— Begin Available data —
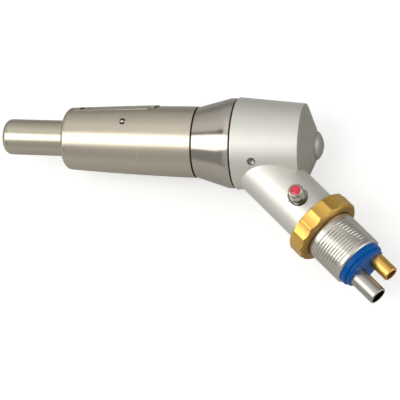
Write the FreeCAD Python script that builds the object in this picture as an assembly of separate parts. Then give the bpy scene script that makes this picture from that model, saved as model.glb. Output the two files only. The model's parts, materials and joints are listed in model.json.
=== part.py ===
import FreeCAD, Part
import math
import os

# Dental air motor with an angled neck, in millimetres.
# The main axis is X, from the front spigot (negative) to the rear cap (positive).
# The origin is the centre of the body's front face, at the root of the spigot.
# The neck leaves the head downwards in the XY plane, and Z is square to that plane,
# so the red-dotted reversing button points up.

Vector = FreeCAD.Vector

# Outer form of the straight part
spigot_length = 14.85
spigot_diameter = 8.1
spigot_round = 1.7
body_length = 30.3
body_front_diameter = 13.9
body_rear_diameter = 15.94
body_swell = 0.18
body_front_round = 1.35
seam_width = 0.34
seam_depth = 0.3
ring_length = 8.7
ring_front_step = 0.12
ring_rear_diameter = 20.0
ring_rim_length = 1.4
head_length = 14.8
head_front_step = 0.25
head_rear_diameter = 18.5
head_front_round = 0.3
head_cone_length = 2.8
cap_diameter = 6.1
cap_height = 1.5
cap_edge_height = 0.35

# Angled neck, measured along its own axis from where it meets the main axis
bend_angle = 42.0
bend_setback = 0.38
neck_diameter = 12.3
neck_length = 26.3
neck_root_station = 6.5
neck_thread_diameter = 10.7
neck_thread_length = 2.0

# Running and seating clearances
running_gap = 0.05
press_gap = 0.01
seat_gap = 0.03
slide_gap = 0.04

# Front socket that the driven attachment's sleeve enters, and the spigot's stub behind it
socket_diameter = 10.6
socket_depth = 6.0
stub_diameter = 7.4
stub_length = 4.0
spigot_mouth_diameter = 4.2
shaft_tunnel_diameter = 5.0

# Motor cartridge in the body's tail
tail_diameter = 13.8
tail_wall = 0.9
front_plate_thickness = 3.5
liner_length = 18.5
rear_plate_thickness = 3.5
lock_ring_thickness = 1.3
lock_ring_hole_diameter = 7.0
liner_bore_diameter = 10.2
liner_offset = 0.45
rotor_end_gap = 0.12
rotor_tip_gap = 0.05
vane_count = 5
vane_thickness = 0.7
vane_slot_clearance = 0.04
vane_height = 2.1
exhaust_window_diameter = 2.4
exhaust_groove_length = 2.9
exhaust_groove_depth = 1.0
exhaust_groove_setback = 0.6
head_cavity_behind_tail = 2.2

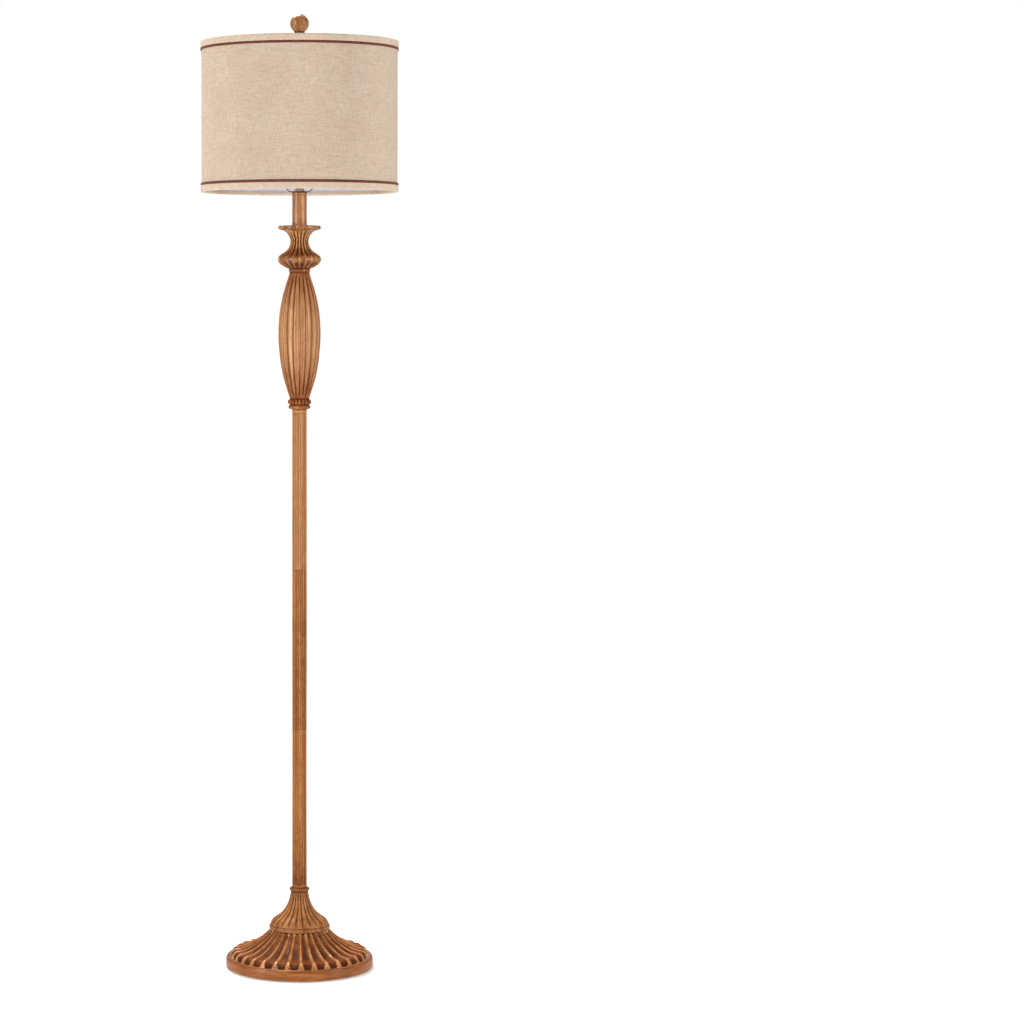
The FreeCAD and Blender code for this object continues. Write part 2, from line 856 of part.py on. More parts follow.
— End Available data —
● **Problem requirements**
Output the full listing exactly as it stands.

● **Response to the exercise**
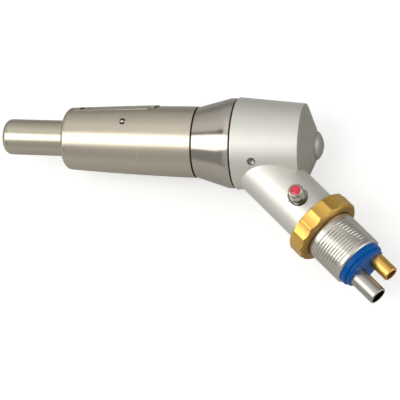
Write the FreeCAD Python script that builds the object in this picture as an assembly of separate parts. Then give the bpy scene script that makes this picture from that model, saved as model.glb. Output the two files only. The model's parts, materials and joints are listed in model.json.
=== part.py ===
import FreeCAD, Part
import math
import os

# Dental air motor with an angled neck, in millimetres.
# The main axis is X, from the front spigot (negative) to the rear cap (positive).
# The origin is the centre of the body's front face, at the root of the spigot.
# The neck leaves the head downwards in the XY plane, and Z is square to that plane,
# so the red-dotted reversing button points up.

Vector = FreeCAD.Vector

# Outer form of the straight part
spigot_length = 14.85
spigot_diameter = 8.1
spigot_round = 1.7
body_length = 30.3
body_front_diameter = 13.9
body_rear_diameter = 15.94
body_swell = 0.18
body_front_round = 1.35
seam_width = 0.34
seam_depth = 0.3
ring_length = 8.7
ring_front_step = 0.12
ring_rear_diameter = 20.0
ring_rim_length = 1.4
head_length = 14.8
head_front_step = 0.25
head_rear_diameter = 18.5
head_front_round = 0.3
head_cone_length = 2.8
cap_diameter = 6.1
cap_height = 1.5
cap_edge_height = 0.35

# Angled neck, measured along its own axis from where it meets the main axis
bend_angle = 42.0
bend_setback = 0.38
neck_diameter = 12.3
neck_length = 26.3
neck_root_station = 6.5
neck_thread_diameter = 10.7
neck_thread_length = 2.0

# Running and seating clearances
running_gap = 0.05
press_gap = 0.01
seat_gap = 0.03
slide_gap = 0.04

# Front socket that the driven attachment's sleeve enters, and the spigot's stub behind it
socket_diameter = 10.6
socket_depth = 6.0
stub_diameter = 7.4
stub_length = 4.0
spigot_mouth_diameter = 4.2
shaft_tunnel_diameter = 5.0

# Motor cartridge in the body's tail
tail_diameter = 13.8
tail_wall = 0.9
front_plate_thickness = 3.5
liner_length = 18.5
rear_plate_thickness = 3.5
lock_ring_thickness = 1.3
lock_ring_hole_diameter = 7.0
liner_bore_diameter = 10.2
liner_offset = 0.45
rotor_end_gap = 0.12
rotor_tip_gap = 0.05
vane_count = 5
vane_thickness = 0.7
vane_slot_clearance = 0.04
vane_height = 2.1
exhaust_window_diameter = 2.4
exhaust_groove_length = 2.9
exhaust_groove_depth = 1.0
exhaust_groove_setback = 0.6
head_cavity_behind_tail = 2.2

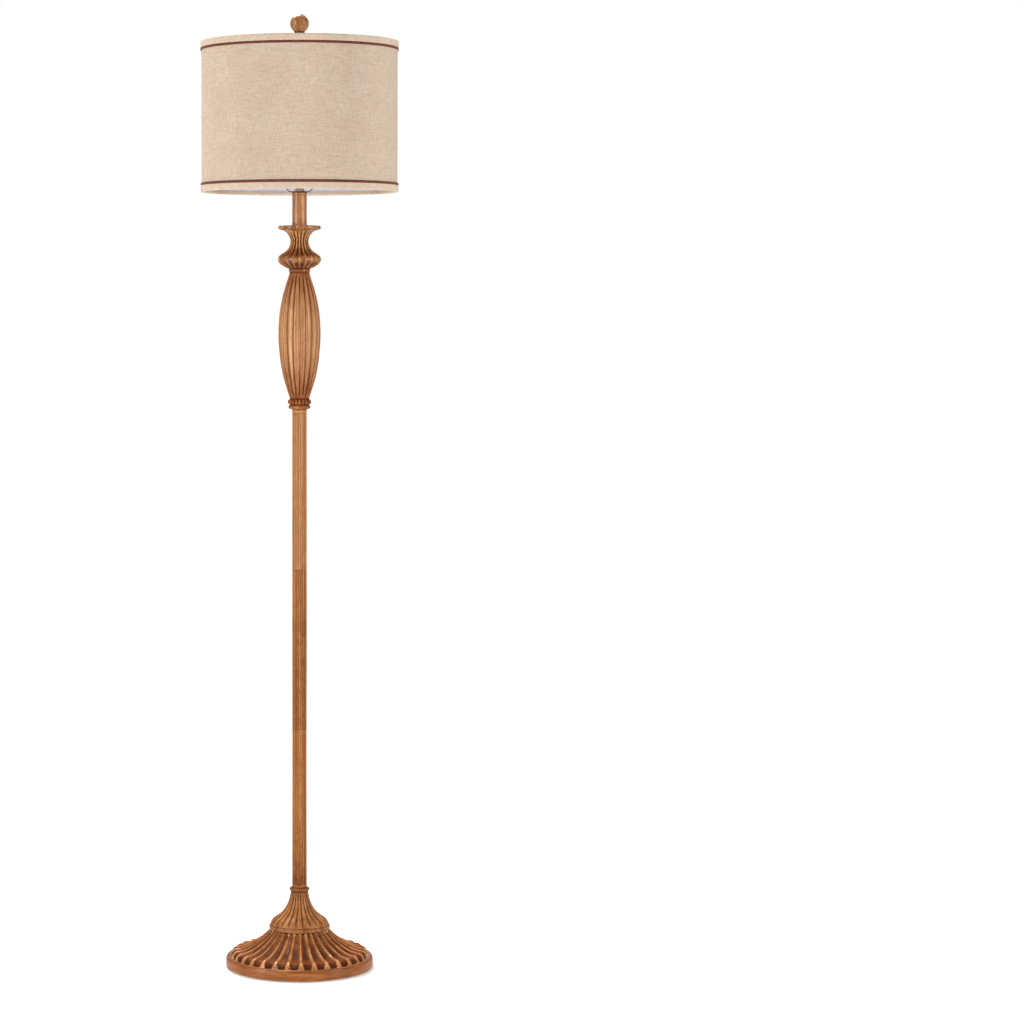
The FreeCAD and Blender code for this object continues. Write part 2, from line 856 of part.py on. More parts follow.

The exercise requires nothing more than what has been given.